Kenya Wildlife Conservancies Association
Leading Kenya’s Conservancies Movement
Since the 1970s, wildlife in Kenya has declined by nearly 70% nationwide. But over the past decade, a diverse movement of conservancies has shown increasing promise for reversing these declines.
These conservancies are local conservation areas established to protect wildlife on either private or community lands. A new wildlife law passed in 2013 provides formal government recognition of conservancies, and Kenyan wildlife policy increasingly promotes them as key to the country’s conservation approaches. Conservancies now cover over 6 million hectares of land, roughly 11% of Kenya’s total land area, or around the same total extent as Kenya’s national parks and reserves. With more than 60% of the country’s wildlife found on private and community lands, conservancies play a critical role in conserving and recovering wildlife populations.

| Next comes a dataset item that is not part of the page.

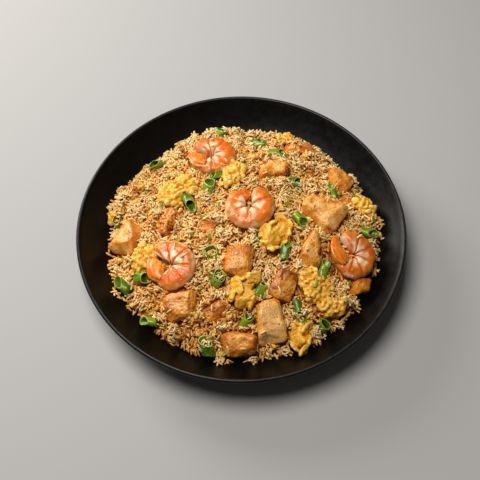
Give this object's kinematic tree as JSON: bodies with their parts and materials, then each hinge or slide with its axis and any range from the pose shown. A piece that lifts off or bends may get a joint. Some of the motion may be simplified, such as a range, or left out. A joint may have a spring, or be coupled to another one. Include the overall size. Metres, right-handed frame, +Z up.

The Kenya Wildlife Conservancies Association (KWCA) was created in 2013 to provide a national umbrella association for these diverse, nascent local conservancies, drawing them together into a grassroots movement and creating links to national policy-making processes. KWCA supports the conservancies through a range of technical tools, information, and peer learning, and represents them on key government bodies.
How KWCA Achieves Impact
160
Conservancies in Kenya, covering 6.36 million hectares of land
11%
Kenya’s land mass under Conservancies
90%
Of total populations of Grevy’s zebra and hirola—both highly endangered species almost entirely restricted to Kenya—that are found in private and community conservancies
KWCA has been key to the development of the conservancies movement, and in turn, to the recovery of wildlife.
Since its formation five years ago, KWCA has grown into one of the country’s most important organizations, as a national leader and convener of the growing conservancies movement. KWCA has played a key role influencing major policy and legal reform measures such as the Wildlife Conservation and Management Act (2013), and subsequent regulations for implementation of the Act, as well as the Community Land Act (2016).
KWCA also has become the leading source of information and technical tools related to conservancies, and is increasingly sought out by a growing membership of conservancies as well as local communities and landowners interested in creating new conservancies.